Но в этом есть и некоторые ограничивающие и сужающие это ощущение моменты, которые я считаю крайне необходимым отметить. Дело в том, что вечность эту Пиросмани представляет как хотя и как величественный, но проистекающий в рамках бытовой повседневности круговорот, имеющий, конечно, какой-то выход в некие высшие сферы, но выход этот скорее подразумевается, чем выражен прямо. В остальном же вечность эта носит приметы современной ему бытовой повседневности, только возвышенной и очищенной от пошлости, мелочности и случайности, сопутствующих Пиросмани в окружающей его действительности.

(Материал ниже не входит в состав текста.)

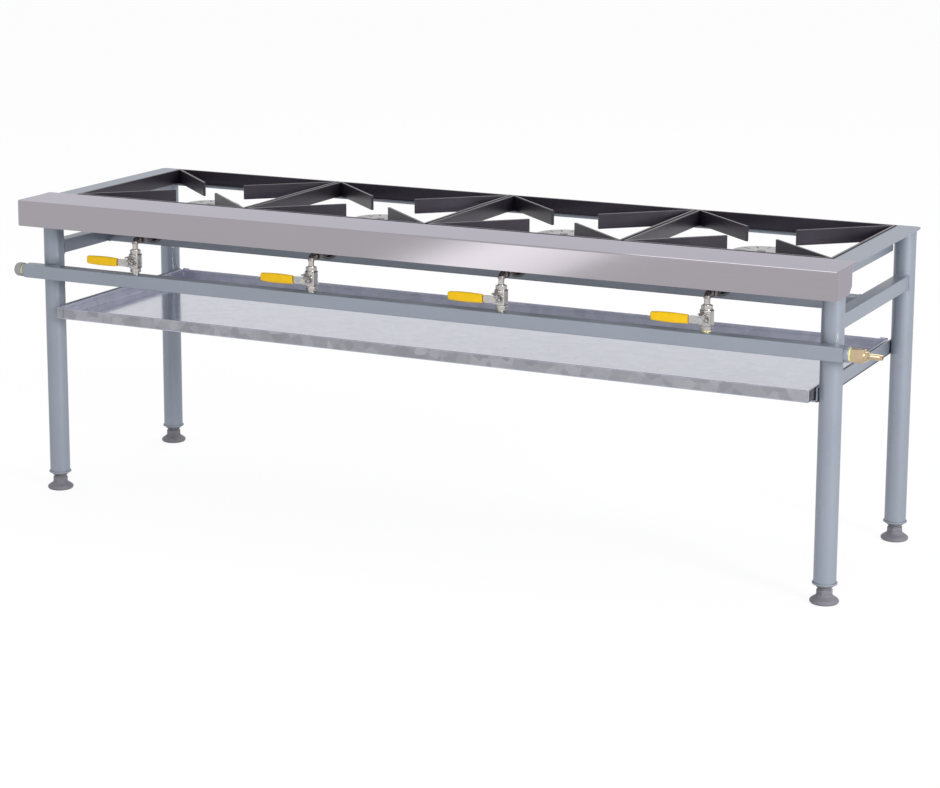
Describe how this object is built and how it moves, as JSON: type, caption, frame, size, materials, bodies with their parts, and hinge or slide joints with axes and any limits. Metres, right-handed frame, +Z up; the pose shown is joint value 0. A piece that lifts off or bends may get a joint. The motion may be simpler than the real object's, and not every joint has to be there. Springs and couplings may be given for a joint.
{
  "type": "gas boiling table",
  "caption": "Floor-standing gas boiling table with open burners under black pan supports, lever valves on a front gas rail, a stainless front and a galvanised undershelf.",
  "frame": {"origin": "on the floor, under the middle of the whole outline", "axes": "+X along the table towards the gas inlet, +Y from the cook towards the back, +Z up"},
  "size_m": [1.694, 0.4958, 0.571],
  "materials": {
    "stainless": "brushed",
    "frame_paint": "satin grey-blue hammer paint",
    "black_enamel": "semi-gloss black",
    "galvanised": "galvanised spangle",
    "cast_iron": "as cast, grey",
    "dark_iron": "dark malleable iron",
    "brass": "machined",
    "nickel": "nickel plated",
    "zinc_steel": "zinc plated",
    "yellow_grip": "dipped vinyl",
    "foot_plastic": "moulded",
    "white_seal": "plain",
    "seal_fibre": "fibre"
  },
  "bodies": {
    "frame": {"front_fascia": "stainless", "front_angle": "frame_paint", "back_angle": "frame_paint", "left_side_angle": "frame_paint", "right_side_angle": "frame_paint", "front_left_leg": "frame_paint", "front_right_leg": "frame_paint", "back_left_leg": "frame_paint", "back_right_leg": "frame_paint", "leg_inserts": "foot_plastic", "left_side_rail": "frame_paint", "right_side_rail": "frame_paint", "burner_bar": "frame_paint", "shelf_runners": "frame_paint", "gas_manifold": "frame_paint", "manifold_end_plates": "frame_paint", "manifold_plug": "dark_iron", "seal_washers": "seal_fibre", "inlet_nipple": "zinc_steel", "inlet_adaptor": "brass", "hose_tail": "brass", "valve_nipples": "zinc_steel", "valve_1_body": "nickel", "valve_2_body": "nickel", "valve_3_body": "nickel", "valve_4_body": "nickel", "valve_seats": "white_seal", "riser_pipes": "nickel", "injectors": "brass", "burner_1_casting": "cast_iron", "burner_2_casting": "cast_iron", "burner_3_casting": "cast_iron", "burner_4_casting": "cast_iron", "burner_caps": "cast_iron", "burner_bolts": "zinc_steel"},
    "lever_1": {"valve_1_ball_stem": "nickel", "valve_1_lever": "zinc_steel", "valve_1_grip": "yellow_grip", "valve_1_lever_nut": "zinc_steel"},
    "lever_2": {"valve_2_ball_stem": "nickel", "valve_2_lever": "zinc_steel", "valve_2_grip": "yellow_grip", "valve_2_lever_nut": "zinc_steel"},
    "lever_3": {"valve_3_ball_stem": "nickel", "valve_3_lever": "zinc_steel", "valve_3_grip": "yellow_grip", "valve_3_lever_nut": "zinc_steel"},
    "lever_4": {"valve_4_ball_stem": "nickel", "valve_4_lever": "zinc_steel", "valve_4_grip": "yellow_grip", "valve_4_lever_nut": "zinc_steel"},
    "support_1": {"pan_support_1": "black_enamel"},
    "support_2": {"pan_support_2": "black_enamel"},
    "support_3": {"pan_support_3": "black_enamel"},
    "support_4": {"pan_support_4": "black_enamel"},
    "front_left_foot_body": {"front_left_foot": "foot_plastic"},
    "front_right_foot_body": {"front_right_foot": "foot_plastic"},
    "back_left_foot_body": {"back_left_foot": "foot_plastic"},
    "back_right_foot_body": {"back_right_foot": "foot_plastic"},
    "shelf": {"undershelf": "galvanised"}
  },
  "joints": [
    {"name": "valve_1_turn", "type": "hinge", "parent": "frame", "child": "lever_1", "pos_m": [-0.57568, -0.23942, 0.47], "axis": [0, -1, 0], "range_deg": [0, 90]},
    {"name": "valve_2_turn", "type": "hinge", "parent": "frame", "child": "lever_2", "pos_m": [-0.20122, -0.23942, 0.47], "axis": [0, -1, 0], "range_deg": [0, 90]},
    {"name": "valve_3_turn", "type": "hinge", "parent": "frame", "child": "lever_3", "pos_m": [0.17322, -0.23942, 0.47], "axis": [0, -1, 0], "range_deg": [0, 90]},
    {"name": "valve_4_turn", "type": "hinge", "parent": "frame", "child": "lever_4", "pos_m": [0.54768, -0.23942, 0.47], "axis": [0, -1, 0], "range_deg": [0, 90]},
    {"name": "pan_support_1_lift", "type": "slide", "parent": "frame", "child": "support_1", "axis": [0, 0, 1], "range_m": [0, 0.06]},
    {"name": "pan_support_2_lift", "type": "slide", "parent": "frame", "child": "support_2", "axis": [0, 0, 1], "range_m": [0, 0.06]},
    {"name": "pan_support_3_lift", "type": "slide", "parent": "frame", "child": "support_3", "axis": [0, 0, 1], "range_m": [0, 0.06]},
    {"name": "pan_support_4_lift", "type": "slide", "parent": "frame", "child": "support_4", "axis": [0, 0, 1], "range_m": [0, 0.06]},
    {"name": "front_left_foot_screw", "type": "slide", "parent": "frame", "child": "front_left_foot_body", "axis": [0, 0, -1], "range_m": [0, 0.015]},
    {"name": "front_right_foot_screw", "type": "slide", "parent": "frame", "child": "front_right_foot_body", "axis": [0, 0, -1], "range_m": [0, 0.015]},
    {"name": "back_left_foot_screw", "type": "slide", "parent": "frame", "child": "back_left_foot_body", "axis": [0, 0, -1], "range_m": [0, 0.015]},
    {"name": "back_right_foot_screw", "type": "slide", "parent": "frame", "child": "back_right_foot_body", "axis": [0, 0, -1], "range_m": [0, 0.015]},
    {"name": "undershelf_slide", "type": "slide", "parent": "frame", "child": "shelf", "axis": [0, -1, 0], "range_m": [0, 0.2]}
  ]
}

Следует добавить еще, что, руководствуясь этим возвышенным взглядом на мир, Пиросмани выстраивал не только композиции своих полотен – точно так же он пробовал выстроить и собственное существование вне их, максимально устранив из него заботы и о личной жизни, которой у него никогда не было, и о жилье, и о быте, и о хлебе насущном; да и, собственно говоря, и само время, возвысив его до своего рода индивидуальной вечности, которая могла бы, как ему, очевидно, поначалу представлялось, преобразить его земное существование.
Но есть и еще одна сторона этой непростой темы, разрешение которой слишком велико и, в сущности, неразрешимо для человека, захотевшего уже в этой определяемой ходом времени жизни жить по законам вечности, но над которым все-таки властны и течение игнорируемого им времени, и несовершенные законы отвергаемого им бытия. Чтобы не считаться с ними, человеку нужно дорасти до святости, что происходит посредством общения с Богом через молитву и самоотвержение, а не просто через самоутверждение, пускай и усугубленное нищетой и бессребреничеством, как-то было у Пиросмани, который закончил жизнь в безверии, беспросветным алкоголиком, опустившимся, деградировавшим и разуверившимся во всем, в том числе и в своем, до поры до времени помогавшему ему жить, искусстве, человеком.
Хотя смерть на Светлой седмице, хочется верить, все-таки не случайна, и для посмертной его участи что-то значит.